1) We try to notify by phone if there is a change. The parents and students know that their rehearsals will generally be scheduled after their technique classes and on Saturdays. We will post the schedule a week in advance and try to stick to it. If there is a change, we understand that a student might not on short notice be able to make it and do not hold it against them.

2) Our school usually does one major production per year, but we will schedule other opportunities to perform(like our opportunity for the past few years of "guesting" with a larger, professional production's Nutcracker for one dance, or an appearance at, for example, a nursing home or an arts-in-the-community type of event). It would be great to do more, but it is expensive to mount productions (even student ones) as you can well imagine.

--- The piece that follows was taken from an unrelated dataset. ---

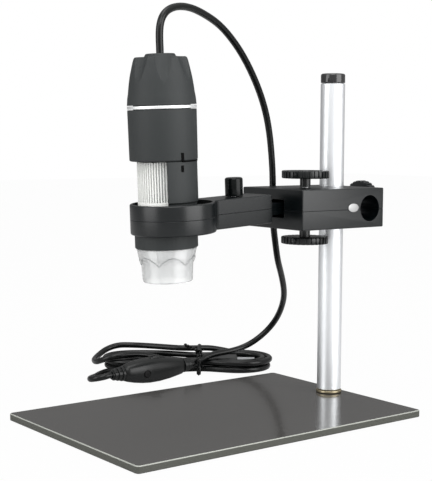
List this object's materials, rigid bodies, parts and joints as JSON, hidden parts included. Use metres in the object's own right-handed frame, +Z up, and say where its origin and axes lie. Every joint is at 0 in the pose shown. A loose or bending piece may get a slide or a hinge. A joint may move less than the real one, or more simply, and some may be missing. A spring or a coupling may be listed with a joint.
{
  "type": "usb digital microscope on stand",
  "caption": "Handheld digital microscope held in a ring arm on a split clamp, on a round post with a flat weighted plate; its lead has an in-line controller, a tied hank and a plug.",
  "frame": {"origin": "centre of the plate's underside, on the standing surface", "axes": "+X along the plate's front long edge to the right, +Y to the back, +Z up"},
  "size_m": [0.1909, 0.2107, 0.2012],
  "materials": {
    "plate_paint": "dark grey semi-gloss paint",
    "polished_metal": "polished",
    "brass": "plain",
    "steel": "plain turned",
    "black_plastic": "black satin moulding",
    "gloss_black": "black gloss",
    "grey_rubber": "dark grey soft-touch",
    "cord_jacket": "black satin",
    "white_translucent": "milky",
    "clear_plastic": "clear",
    "lens_glass": "coated",
    "circuit_board": "green solder mask",
    "chip": "black"
  },
  "bodies": {
    "stand": {"base_plate": "plate_paint", "post_collar": "brass", "post_screw": "steel", "lead_slack": "cord_jacket", "lead_low": "cord_jacket", "controller_front": "black_plastic", "controller_back": "black_plastic", "controller_board": "circuit_board", "relief_left": "black_plastic", "relief_right": "black_plastic", "controller_lead": "cord_jacket", "cord_hank": "cord_jacket", "plug_lead": "cord_jacket", "plug_grip": "black_plastic", "plug_shell": "polished_metal", "plug_tongue": "white_translucent", "twist_tie": "cord_jacket"},
    "post": {"post": "polished_metal", "post_cap": "gloss_black"},
    "clamp": {"clamp_lower": "black_plastic", "clamp_upper": "black_plastic", "clamp_screw_1": "steel", "clamp_screw_2": "steel", "clamp_screw_3": "steel", "clamp_screw_4": "steel"},
    "top_thumbscrew": {"top_knob": "black_plastic", "top_knob_screw": "steel"},
    "bottom_thumbscrew": {"bottom_knob": "black_plastic", "bottom_knob_screw": "steel"},
    "side_thumbscrew": {"side_knob": "black_plastic", "side_knob_screw": "steel"},
    "arm": {"arm_upper": "black_plastic", "arm_lower": "black_plastic", "arm_screw_1": "steel", "arm_screw_2": "steel", "arm_stud": "steel", "holder_pad": "grey_rubber", "lead_arc": "cord_jacket"},
    "arm_knob": {"arm_knob": "black_plastic"},
    "head": {"lower_barrel": "grey_rubber", "upper_body": "grey_rubber", "silver_band": "polished_metal", "head_cap": "grey_rubber", "led_board": "circuit_board", "sensor_board": "circuit_board", "image_sensor": "chip"},
    "focus_wheel": {"focus_wheel": "white_translucent"},
    "lens": {"lens_tube": "black_plastic", "objective_lens": "lens_glass"},
    "hood": {"clear_hood": "clear_plastic"},
    "dimmer": {"dimmer_wheel": "black_plastic", "dimmer_pin": "steel"},
    "button": {"snapshot_button": "grey_rubber"}
  },
  "joints": [
    {"name": "post_swivel", "type": "hinge", "parent": "stand", "child": "post", "pos_m": [0.0759, 0.0009, 0.005], "axis": [0, 0, 1], "range_deg": [-30, 90], "deforming": ["lead_slack"]},
    {"name": "clamp_height", "type": "slide", "parent": "post", "child": "clamp", "axis": [0, 0, 1], "range_m": [-0.06, 0.05], "deforming": ["lead_slack"]},
    {"name": "arm_swivel", "type": "hinge", "parent": "clamp", "child": "arm", "pos_m": [0.0527, -0.0044, 0.1056], "axis": [0, 0, 1], "range_deg": [-14.6, 5.8], "deforming": ["lead_slack"]},
    {"name": "top_thumbscrew_turn", "type": "hinge", "parent": "clamp", "child": "top_thumbscrew", "pos_m": [0.0527, -0.0044, 0.118], "axis": [0, 0, 1], "range_deg": [-180, 180]},
    {"name": "bottom_thumbscrew_turn", "type": "hinge", "parent": "clamp", "child": "bottom_thumbscrew", "pos_m": [0.0527, -0.0044, 0.088], "axis": [0, 0, 1], "range_deg": [-180, 180]},
    {"name": "side_thumbscrew_turn", "type": "hinge", "parent": "clamp", "child": "side_thumbscrew", "pos_m": [0.0959, 0.0009, 0.104], "axis": [1, 0, 0], "range_deg": [-180, 180]},
    {"name": "arm_knob_turn", "type": "hinge", "parent": "arm", "child": "arm_knob", "pos_m": [0.0039, -0.00815, 0.10332], "axis": [-0.0464, -0.0036, 0.9989], "range_deg": [-180, 180]},
    {"name": "head_turn", "type": "hinge", "parent": "arm", "child": "head", "pos_m": [-0.03775, -0.00984, 0.10138], "axis": [-0.0464, -0.0036, 0.9989], "range_deg": [-180, 180]},
    {"name": "focus_turn", "type": "hinge", "parent": "head", "child": "focus_wheel", "pos_m": [-0.03775, -0.00984, 0.10138], "axis": [-0.0464, -0.0036, 0.9989], "range_deg": [-150, 150]},
    {"name": "lens_focus", "type": "slide", "parent": "head", "child": "lens", "axis": [-0.0464, -0.0036, 0.9989], "range_m": [-0.004, 0.004]},
    {"name": "hood_pull", "type": "slide", "parent": "head", "child": "hood", "axis": [0.0464, 0.0036, -0.9989], "range_m": [0, 0.005]},
    {"name": "dimmer_turn", "type": "hinge", "parent": "stand", "child": "dimmer", "pos_m": [0.0237, 0.0893, 0.0087], "axis": [0, 1, 0], "range_deg": [-150, 150]},
    {"name": "button_press", "type": "slide", "parent": "stand", "child": "button", "axis": [0, 1, 0], "range_m": [0, 0.0005], "stiffness_N_per_m": 300}
  ],
  "couplings": [
    {"joint": "focus_turn", "follows": "lens_focus", "rad_per_m": 654.5}
  ]
}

3) We notify parents and students regarding any upcoming performance opportunities. They are not required to participate unless they want to, but mostly they do wish to perform. In fact, for anything that is a major time commitment on the part of the students and parents, we ask them to sign a "contract" stating everything that is expected of them so there can be no missunderstandings of what is required. We have found this to be very helpful for parents who don't realize that theatre is a lot of work...

Sometimes it is difficult for smaller schools to be able to have the quality of administration that a larger school will have. They simply don't have the manpower or money.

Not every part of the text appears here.